Increasingly, link-based, policy-compliant transcription tools bridge the gap—delivering both the ease of live integration and the quality of refined post-processing. For teams, educators, and event producers, blending live engagement with polished archival output ensures both the now and the later are covered without compromising on inclusivity, compliance, or quality.
FAQ
1. What’s the main difference between live and upload-based AI transcription? Live transcription renders spoken words into text in real time, ideal for immediate understanding during conversations. Upload-based transcription processes recorded audio or video afterward for more accurate, editable, and archivable outputs.

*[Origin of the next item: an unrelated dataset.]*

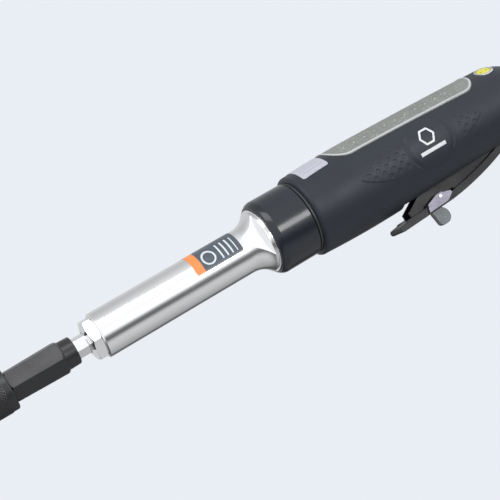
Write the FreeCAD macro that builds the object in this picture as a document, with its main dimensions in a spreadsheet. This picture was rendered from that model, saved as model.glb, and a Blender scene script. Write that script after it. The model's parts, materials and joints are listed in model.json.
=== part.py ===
"""Extended straight air tool: lever-throttled vane motor, planetary reduction, quick-change chuck.

The tool axis is X.  The origin is the mouth of the air inlet, the chuck points to -X, the throttle
lever hangs towards -Z.  All sizes are millimetres.
"""
import FreeCAD, Part
import Sketcher
import math
import os
import re

V = FreeCAD.Vector
PLANET_ANGLES = (90.0, 210.0, 330.0)

# ---------------------------------------------------------------- driving sizes
SIZES = {
    # clearances and fits
    "running_gap": 0.03,
    "joint_gap": 0.1,
    "wide_gap": 0.3,
    # inlet end
    "inlet_hex_flats": 17.0,
    "inlet_hex_length": 6.2,
    "inlet_thread_r": 5.7,
    "inlet_thread_depth": 12.0,
    "inlet_waist_r": 7.6,
    "inlet_stem_r": 7.0,
    "inlet_throat_r": 4.2,
    "inlet_stem_length": 13.0,
    "deflector_r": 16.4,
    "deflector_length": 6.3,
    "deflector_port_count": 10,
    "deflector_port_width": 2.4,
    # motor housing
    "housing_length": 172.0,
    "housing_r": 20.0,
    "housing_thread_r": 19.3,
    "housing_thread_length": 17.4,
    "motor_bore_r": 17.3,
    "motor_bore_depth": 70.0,
    "housing_taper_length": 27.0,
    "housing_tail_r": 15.2,
    "muffler_chamber_r": 13.4,
    "muffler_chamber_depth": 11.0,
    "inlet_boss_r": 8.6,
    "air_passage_r": 4.6,
    "supply_passage_r": 3.0,
    "supply_drop": 9.0,
    "exhaust_passage_r": 2.2,
    "exhaust_offset_y": 11.9,
    "exhaust_offset_z": 3.5,
    # rubber grip
    "grip_setback": 1.3,
    "grip_front_r": 23.3,
    "grip_belly_r": 24.4,
    "grip_waist_r": 23.6,
    "grip_shoulder_r": 22.5,
    "grip_tail_r": 17.0,
    "grip_belly_at": 42.0,
    "grip_waist_at": 92.0,
    "grip_tail_taper": 17.2,
    "grip_end_gap": 0.1,
    "grip_corner_length": 2.4,
    "grip_slot_half_width": 9.4,
    # insert and labels set into the grip
    "insert_front_at": 26.0,
    "insert_length": 100.0,
    "insert_half_width": 18.6,
    "insert_corner_r": 11.0,
    "insert_depth": 1.5,
    "label_at": 5.6,
    "label_length": 17.0,
    "label_half_width": 17.0,
    "label_thickness": 0.15,
    # clamp nut
    "nut_length": 23.6,
    "nut_r": 21.1,
    "nut_lip_r": 18.4,
    "nut_lip_length": 1.6,
    "nut_chamfer": 3.6,
    # neck housing
    "neck_length": 106.6,
    "neck_r": 12.35,
    "neck_flats": 24.66,
    "neck_flat_clock_deg": 10.0,
    "neck_bore_r": 6.8,
    "neck_nose_bearing_depth": 12.0,
    "flare_length": 11.4,
    "flare_end_r": 17.4,
    "neck_rim_r": 18.2,
    "neck_groove_length": 1.3,
    "neck_rim_length": 2.4,
    "neck_flange_r": 19.1,
    "neck_flange_length": 4.5,
    # nose cap
    "cap_hex_flats": 20.4,
    "cap_hex_length": 6.3,
    "cap_thread_r": 9.3,
    "cap_thread_length": 8.0,
    "cap_bore_r": 5.9,
    "seal_r": 8.0,
    "seal_length": 4.0,
    "hex_clock_deg": 7.0,
    # output spindle
    "spindle_thread_r": 4.7,
    "spindle_thread_length": 13.5,
    "spindle_hex_flats": 9.5,
    "spindle_hex_length": 6.4,
    "spindle_shaft_r": 6.4,
    "nose_bearing_bore_r": 6.0,
    "nose_bearing_outer_r": 9.0,
    "nose_bearing_width": 4.0,
    "neck_bearing_bore_r": 7.5,
    "neck_bearing_section": 4.5,
    "neck_bearing_width": 5.0,
    "carrier_r": 13.2,
    "carrier_thickness": 3.6,
    "nose_ball_r": 0.95,
    "neck_ball_r": 1.5,
    # planetary gears
    "gear_module": 0.7,
    "sun_teeth": 12,
    "planet_teeth": 15,
    "ring_teeth": 42,
    "gear_width": 7.0,
    "ring_outer_r": 17.2,
    "ring_length": 15.0,
    "planet_pin_r": 1.97,
    "retainer_thickness": 0.8,
    # vane motor
    "end_plate_thickness": 7.0,
    "rear_plate_thickness": 6.0,
    "rotor_length": 41.6,
    "liner_length": 41.8,
    "rotor_r": 13.0,
    "liner_bore_r": 14.6,
    "liner_offset": 1.4,
    "journal_r": 5.0,
    "rotor_bearing_outer_r": 9.5,
    "rotor_bearing_width": 5.0,
    "rotor_ball_r": 1.35,
    "vane_count": 5,
    "vane_thickness": 1.5,
    "vane_depth": 6.4,
    "dowel_r": 0.9,
    "dowel_orbit_r": 15.5,
    # quick-change chuck
    "chuck_length": 63.0,
    "chuck_nose_r": 8.6,
    "chuck_nose_length": 26.7,
    "chuck_barrel_length": 29.2,
    "chuck_hex_front_flats": 15.3,
    "chuck_hex_rear_flats": 16.4,
    "chuck_collar_r": 7.4,
    "socket_flats": 11.25,
    "socket_depth": 27.0,
    "sleeve_r": 11.2,
    "sleeve_length": 22.0,
    "sleeve_travel": 4.0,
    "sleeve_bore_r": 10.2,
    "sleeve_ramp_slope": 0.25,
    "detent_at": 18.0,
    "detent_ball_r": 2.0,
    "detent_orbit_r": 6.7,
    "chuck_spring_wire_r": 0.45,
    "chuck_spring_r": 9.4,
    # throttle lever group, measured from the lever pin
    "pin_at": 42.0,
    "pin_drop": 16.8,
    "pin_r": 1.6,
    "pin_half_length": 14.6,
    "lever_rest_deg": 2.5,
    "lever_reach": 80.9,
    "lever_drop": 14.7,
    "lever_flat_from": 44.0,
    "lever_height": 4.2,
    "lever_skin": 1.8,
    "lever_half_width": 7.4,
    "lip_thickness": 1.2,
    "web_front_reach": 70.4,
    "web_half_gap": 3.6,
    "web_thickness": 1.2,
    "slot_half_width": 5.6,
    "slot_roof_drop": 13.2,
    "lever_ear_r": 3.2,
    "tab_pin_reach": 50.5,
    "tab_pin_drop": 9.3,
    "tab_pin_r": 0.9,
    "tab_thickness": 3.4,
    "tab_spring_wire_r": 0.24,
    "bracket_thickness": 1.0,
    # throttle valve, on a vertical axis
    "valve_at": 78.0,
    "valve_bore_r": 5.4,
    "valve_bore_top": 13.0,
    "stem_r": 1.75,
    "stem_reach": 28.1,
    "bush_length": 4.0,
    "seat_hole_r": 3.0,
    "seat_thickness": 2.0,
    "seat_top": -2.4,
    "poppet_r": 4.3,
    "poppet_thickness": 1.8,
    "valve_spring_wire_r": 0.35,
    "valve_spring_r": 3.4,
    # speed regulator
    "regulator_at": 30.0,
    "regulator_tilt_deg": 62.0,
    "regulator_r": 4.2,
    "regulator_stem_r": 2.4,
    "bezel_r": 5.6,
    "regulator_face": 22.3,
}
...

2. Why is live transcription often less accurate? Live systems operate under latency constraints and must handle speech in unpredictable conditions. Overlapping talk, accents, jargon, and noise can introduce errors that can later be corrected in post-processing.
3. How does link-based transcription improve compliance? It processes audio or video directly from platform URLs without downloading raw files, helping avoid violations of terms of service and reducing privacy risks.
4. Can I combine live and upload transcription? Yes. Many teams run live transcription during meetings for accessibility and immediacy, then reprocess the recording post-session for a clean, publish-ready transcript.
5. What features should I look for in an AI transcription tool? Seek accurate speaker separation, clickable timestamps, export options, the ability to resegment text for different formats, and cleanup functions for readability. If compliance matters, prioritize services that work from links without downloads.